Well, he hadn’t expected that. Not at all. And he did have to admit, at first impression, it sounded like a good idea. Made him feel quite sheepish for the way he’d been acting. “Why didn’t you tell me all this before?” he asked.
“When I was a little girl … let’s just say that I didn’t have a normal life for a while, and every time I made a wish or had plans, and talked about something I wanted, it didn’t happen. Didn’t come true. After a while I learned that if I wanted something badly enough to keep it to myself. It’s a silly eccentricity, I know. But I didn’t want anything to jinx this because.” She paused, bit her lip, shut her eyes. Drew in a ragged breath. “Because it’s important.”
There was something more to it. He could see it, feel it. “Why, Red? Why is it so important. And urgent?”
“Because I want my father to see the bronze name plaque on the hospital. I want him to see what his influence has done.”
All sorts of things were running through his mind, none with a good outcome. “Is he sick?” he asked, gently. “Your father, is he …?”

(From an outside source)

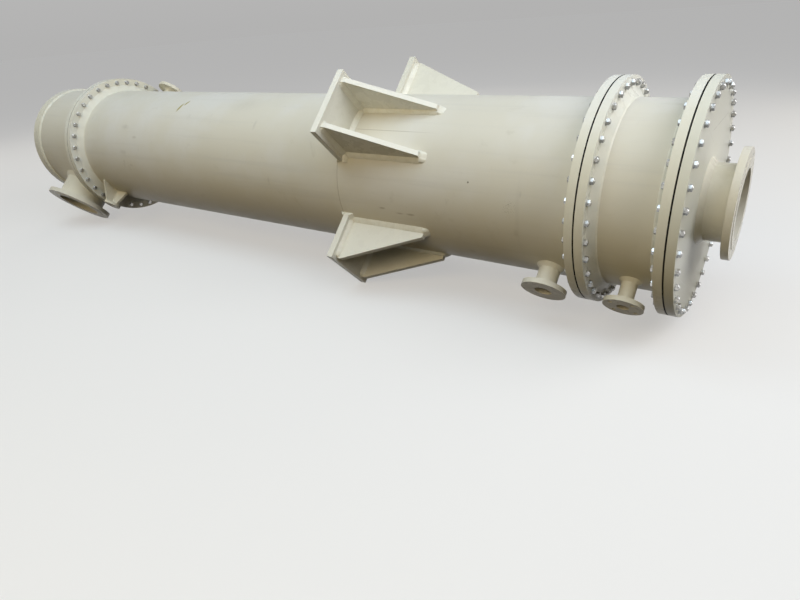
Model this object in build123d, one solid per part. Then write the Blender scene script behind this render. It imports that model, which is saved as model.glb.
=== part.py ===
"""Polypropylene falling film absorber, lying on its side on its lower lugs and its gas outlet.

Frame: X runs along the vessel's axis with the gas inlet at +X, Z is up, and the origin is under
the middle of the overall box, at floor level. Sizes are in millimetres.
"""
import os
from math import sqrt

from build123d import *

# Vessel body
shell_od = 800.0
shell_wall = 18.0
channel_length = 334.0
shell_length = 3720.0
sump_length = 656.0

# Main flanged joints
flange_width = 87.5
flange_thk = 35.0
cover_thk = 35.0
hub_leg = 40.0
hub_length = 26.0
gasket_thk = 5.0
gasket_inset = 16.0

# Sump end
end_plate_thk = 30.0
end_band_wall = 12.0
end_band_width = 46.0

# Tube sheets
tube_sheet_thk = 40.0
tube_bore = 50.0
inner_tube_circle = 190.0
inner_tube_count = 3
outer_tube_circle = 520.0
outer_tube_count = 9

# Gas nozzles: a stub end on the pipe, held by a stepped backing ring
gas_pipe_od = 316.0
gas_pipe_wall = 14.0
gas_flange_od = 450.0
gas_flange_thk = 29.0
gas_stub_od = 360.0
gas_stub_thk = 16.0
gas_stub_proud = 2.0
gas_collar_leg = 22.0
gas_inlet_reach = 132.0
gas_outlet_from_sump_face = 275.0

# Cooling water nozzles
water_pipe_od = 94.0
water_pipe_wall = 9.0
water_flange_od = 200.0
water_flange_thk = 22.0
water_collar_leg = 16.0
water_standoff = 116.0
water_outlet_from_shell_face = 156.0
water_inlet_from_shell_face = 166.0

# Liquid inlet nozzle on the channel
liquid_pipe_od = 66.0
liquid_pipe_wall = 7.0
liquid_flange_od = 165.0
liquid_flange_thk = 20.0
liquid_collar_leg = 14.0
liquid_standoff = 118.0
liquid_from_channel_face = 151.0
liquid_bolt_circle = 125.0
liquid_bolt_hole = 18.0
liquid_bolt_count = 4
liquid_bolt_phase = 45.0

# Shell drain nozzle, stiffened by three gussets
drain_pipe_od = 34.0
drain_pipe_wall = 4.0
drain_flange_od = 115.0
drain_flange_thk = 16.0
drain_collar_leg = 6.0
drain_standoff = 118.0
drain_from_shell_face = 147.0
drain_gusset_along = 112.0
drain_gusset_across = 138.0
drain_gusset_top = 54.0
drain_gusset_tip = 10.0
drain_gusset_thk = 16.0

# Acid outlet nozzle in the middle of the sump's end plate
acid_pipe_od = 94.0
acid_pipe_wall = 9.0
acid_flange_od = 200.0
acid_flange_thk = 22.0
acid_collar_leg = 16.0
acid_reach = 120.0

# Support lugs
lug_from_shell_face = 1213.0
lug_plate_thk = 34.0
lug_height = 215.0
lug_half_width = 174.0
lug_gusset_offset = 125.0
lug_gusset_thk = 24.0
lug_gusset_length = 448.0
lug_gusset_land = 26.0
lug_gusset_drop = 14.0
lug_gusset_tip = 14.0
lug_seam_gap = 10.0

# Directions round the axis, in degrees from -Y towards +Z
front_upper = 45.0
front_lower = -45.0
rear_upper = 135.0
rear_lower = -135.0

shell_radius = shell_od / 2
shell_bore = shell_radius - shell_wall
flange_radius = shell_radius + flange_width

# Distances from the axis to the nozzles' faces and the lugs' outer edges
water_reach = shell_radius + water_standoff
liquid_reach = shell_radius + liquid_standoff
drain_reach = shell_radius + drain_standoff
lug_reach = shell_radius + lug_height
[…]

She shook her head. “Not sick. But going blind. Soon. When I was a little girl, my circumstances were difficult. My parents gave me up, and for a couple of years I was pretty much lost. When I met my father, he wasn’t looking to adopt a little girl but over time that became his focus. Only it wasn’t easy. In this modern age, there are still prejudices. Single man adopting a little girl. Black man adopting a white girl. He fought the system for two years, trying to make it happen, and our social worker, Mrs Meecham, kept telling him that she had faith it would. But my father, who’s a bit of a pragmatist, and somewhat traditional, the way you are, kept telling her he’d have to see it to believe it, that he’d learned never to believe anything until he set eyes on it and saw it for himself. He had to
see
the adoption papers. And I know he has to see this hospital, see his name on it, because if he doesn’t.” She cleared her throat. “He’s sad right now. Sits in a dark room, doesn’t get involved any more. He’s helping do some of the administrative work for the hospital, making phone calls and arrangements, whatever he can do from his study, and I’d hoped that would make it real for him, but so far it hasn’t. He’s not involved the way he should be, the way I’d hoped he would be. And I’m afraid he’s giving up, little by little.”